The game play consists of some basic puzzles and some bad guys to fight, both within relatively small levels. Puzzles basically involve finding ropes to cut that open doors. Generally this just requires you to explore the level. Enemies roam the levels, the first ones you encounter don’t seem to be very active, but after a few levels they will chase and attack you. Later enemies require you to use specific weapons in order to damage them. If you encounter them without the weapon required you’re generally boned. Luckily you will find the right weapons if you explore the levels thoroughly.

There are some issues which make it more difficult to enjoy. I got stuck on the 3rd level, the prison, and even though I had cut all the ropes I couldn’t find where I had to go next. In a few other instances I reached the level end without having the chance to fully explore the level and find all the items. I think some kind of visual indication on the exit door/location would help greatly, both so you know when you’ve found it and so you don’t accidentally finish a level before you’re done exploring.
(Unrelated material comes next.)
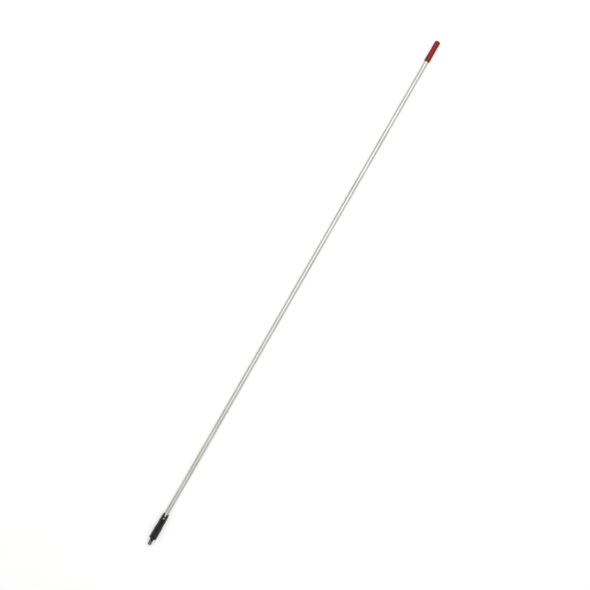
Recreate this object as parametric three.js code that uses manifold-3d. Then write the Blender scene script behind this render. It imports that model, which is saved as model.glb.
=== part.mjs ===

I think it could also use the capability to save and load a game in progress, or continue from a check point after death. Not having these features really limited how far I could progress as I’d have to start from scratch each time I started to play. I’d have liked to get further into it, as it was getting more interesting at the point I got up to.

Issues aside Dungeons of Noudar 3d whilst a bit slow to start is an enjoyable experience. The 3d renderer is fairly impressive in it’s capability, even if it’s not fast and the basic game mechanics do work and play quite well. It’s not a deep experience by any means, but it you enjoy dungeon crawlers this might be worth a download. You can get it from his website here.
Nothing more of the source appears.